All throws throughout the game must be made from the short sides of the table (see diagram).
With non-cue (NC) ball in start position, first player has three attempts to hit it with the cue ball. To count, the NC must cross to the opposite half of the table (for explanation of the halfway mark on the table, see THE HALFWAY LINE below).
Misses on starting position include the following: the NC is not touched, the NC does not make it to the other half of the table, or the NC goes into one of the corner pockets on that half of the table.
After three misses, the player is given a letter, the balls are returned to starting position, and the next player may throw. The three misses are considered a "trifecta."
After successful contact with the NC, the next player must then pick up the cue ball and make contact with the NC before it stops moving or before it goes into a pocket. In doing so, the player must release the cue ball from the opposite side of the table than the side that the NC is on. The player has an infinite number of attempts to make in an effort to make contact with the NC before it stops moving (NOTE: The cue ball must simply be released from the opposite side. Thus, the contact may happen after many ricochets and/or on the same side of the table as where the cue ball was released. Also note that contact must happen before the NC stops).
After acquiring an "E," that player is then eliminated from the game. The order of players then proceeds as though that player were not playing (ie, if there are five players, numbered 1 to 5, and #3 is eliminated, the new order is 1, 2, 4, 5, 1, 2, 4, 5, ....).
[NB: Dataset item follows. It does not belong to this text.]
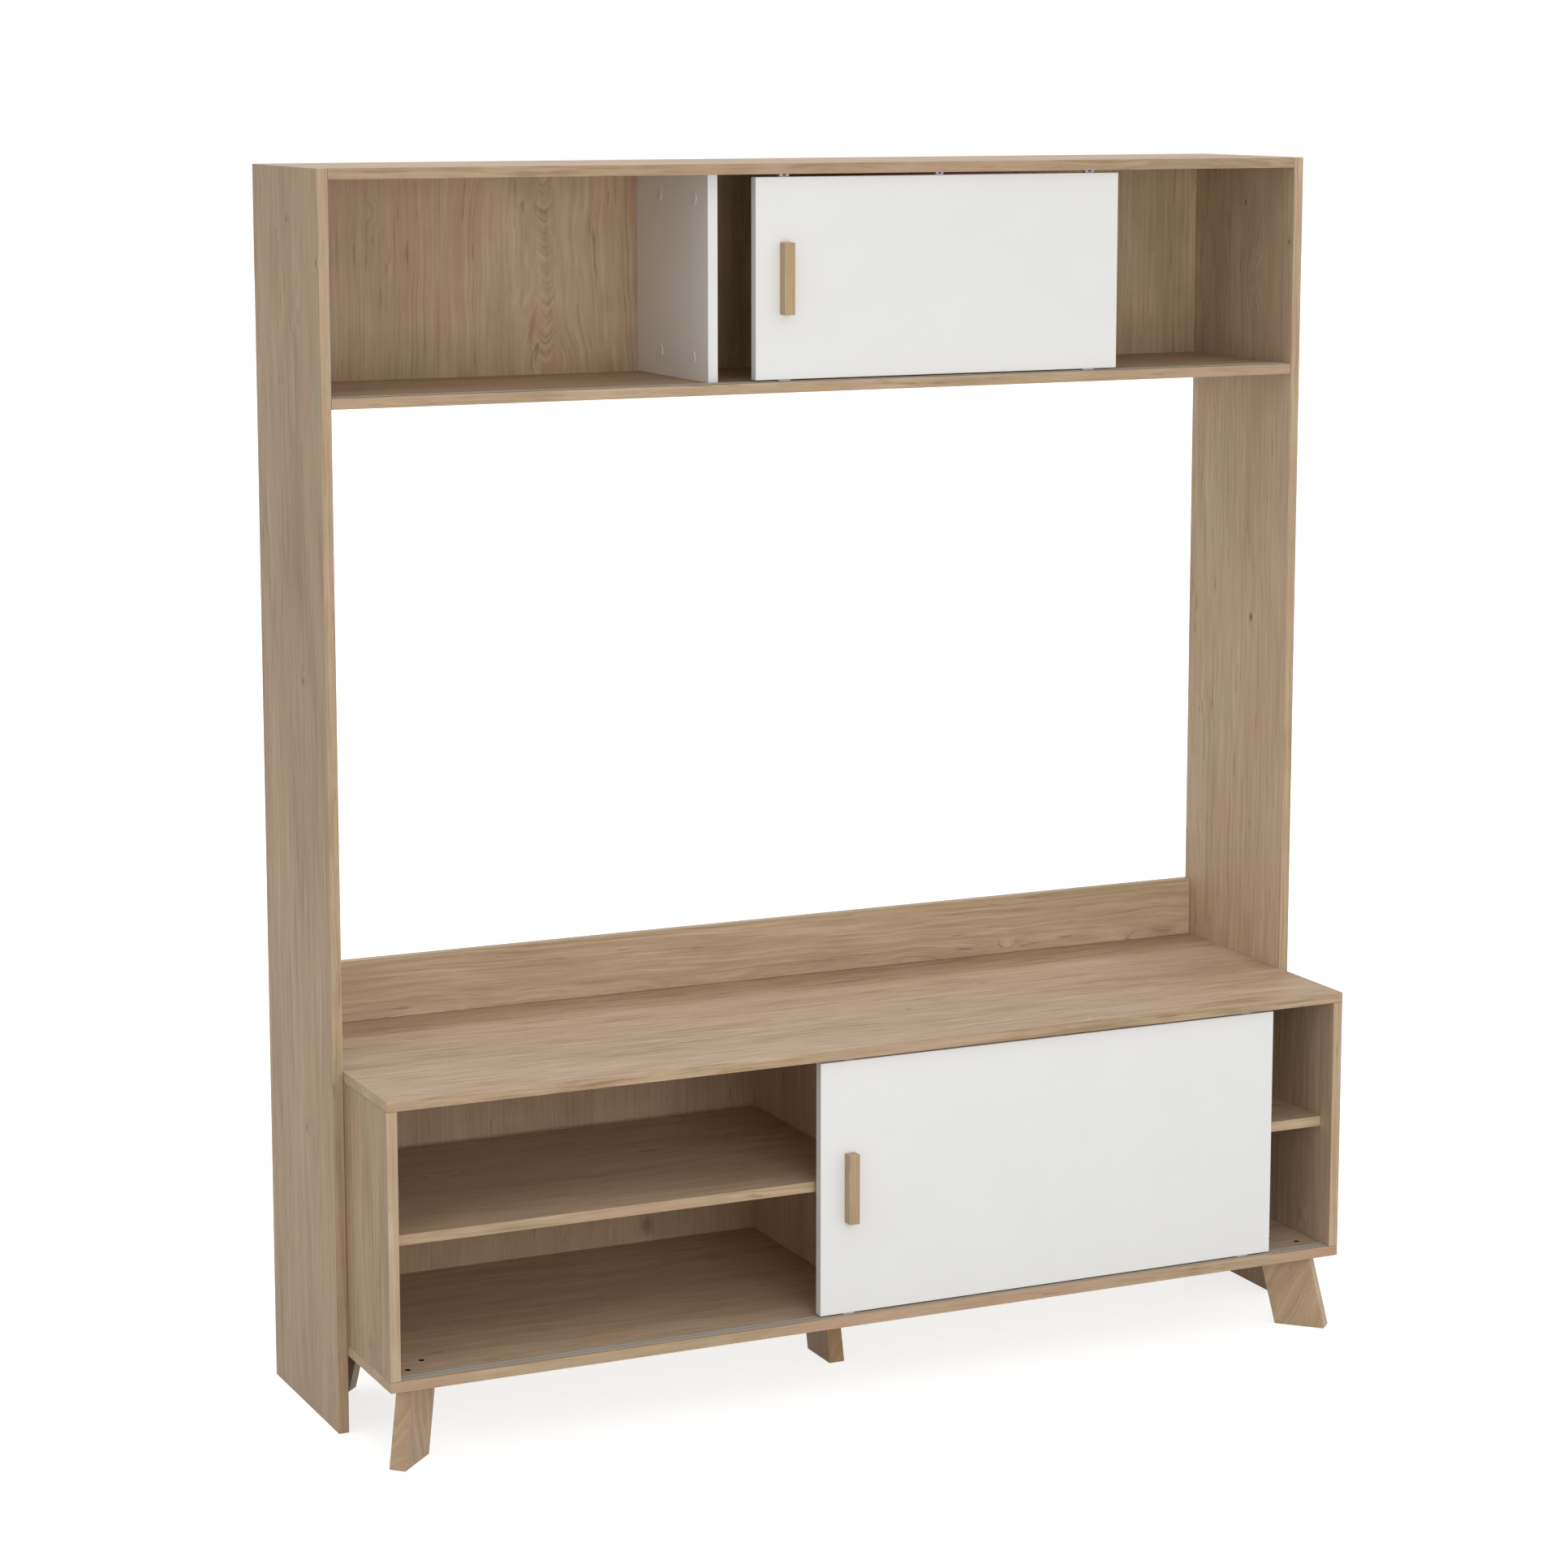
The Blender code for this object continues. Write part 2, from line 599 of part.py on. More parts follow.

After a winner has been determined, the new order is as follows: first place goes first, second place goes second, third place goes third, etc.
RECEIVING LETTERS AND/OR WARNINGS:
After someone receives a letter, the following player then begins from start position. Letters are given in several ways:
When a player puts the non-cue (NC) ball in a pocket, the following player is given a letter.
If a players fails to make contact with the NC ball before it stops moving, then that player is assigned a letter.
If a player makes a throw from one of the long sides of the table, he or she receives a letter.
If a player takes the cue ball out of turn, preventing the proper player from making contact with the NC, then the out-of-turn player receives a letter. Furthermore, the proper player may then begin from starting position. However, the out-of-turn player does not lose a turn.
If a player purposefully prevents another player from making his or her way around the table, the offending player may be assigned a letter. However, it is recommended that the other players decide whether or not the offending player was purposeful or neglectful. To a certain degree, players will be in one another's way simply because it can be the way things go.
If a player, through purposeful or accidental throws, endangers the safety of other players, he or she is assigned a letter. Warnings may be given but it is recommended that accidental close calls are given one (1) warning, accidental table infractions (ie, a ball leaves the table but poses no threat) are given several warnings, and any purposeful (ie, table infractions or close calls as a result of anger) throws are given no warnings and are penalized immediately.
If a player succeeds, purposefully or accidentally, in harming a fellow player, he or she is assigned the number of letters deemed appropriate and fair by the other players of that game, regardless of whether or not a player has already been eliminated that game.
If an player harms another player or players, accidentally or purposefully, to a degree that the player or players can no longer continue the game, then the dangerous player is ejected from the game and is subject to scrutiny and less leniency in future games.
THE HALFWAY LINE:
The halfway mark is actually an imaginary line stretched between the two middle pockets of the table. As soon as the majority of the NC crosses over this line it is considered to have crossed the halfway point on the table.
This line is very distinct in the minds of many players. As such, one recommends against the attempts to line up a "side shot" trying to put a slow moving ball into a middle pocket. Many arguments stem from whether or not the NC was across the halfway line. To avoid such scrutiny, please see the clarifying rule below.
The side shot rule (flexible, depending on "house rules": the only way that the side pockets are eligible is if the NC ball OR the cue ball bounces off one of the bumpers before the NC ball lands in the side pocket. That way, all "side shot" arguments are negated.
If the NC goes in and out of a pocket, then the pocket does not count. If the NC remains in play after hopping out of a pocket (stays on the table), then the next player must continue play as though the NC never entered the pocket. If the NC, after hopping out of a pocket, goes off the table, the player causing it to do so will receive a letter, the balls are set at start position, and the player following the one who caused the ball to leave the table may then throw.
If the cue ball is thrown off the table in an effort to strike the NC ball, and the NC ball lands in a pocket without being struck by the cue ball, then the offending player will receive two (2) letters; one for the NC ball landing in a pocket and the other for harmful and careless play due to the cue ball leaving the table.
All players must keep at least one (1) foot on the floor when touching the game table. This is to prevent damage to the billiard felt and to prevent injury; players may not leap over the table at any time to retrieve the cue ball or to make a play.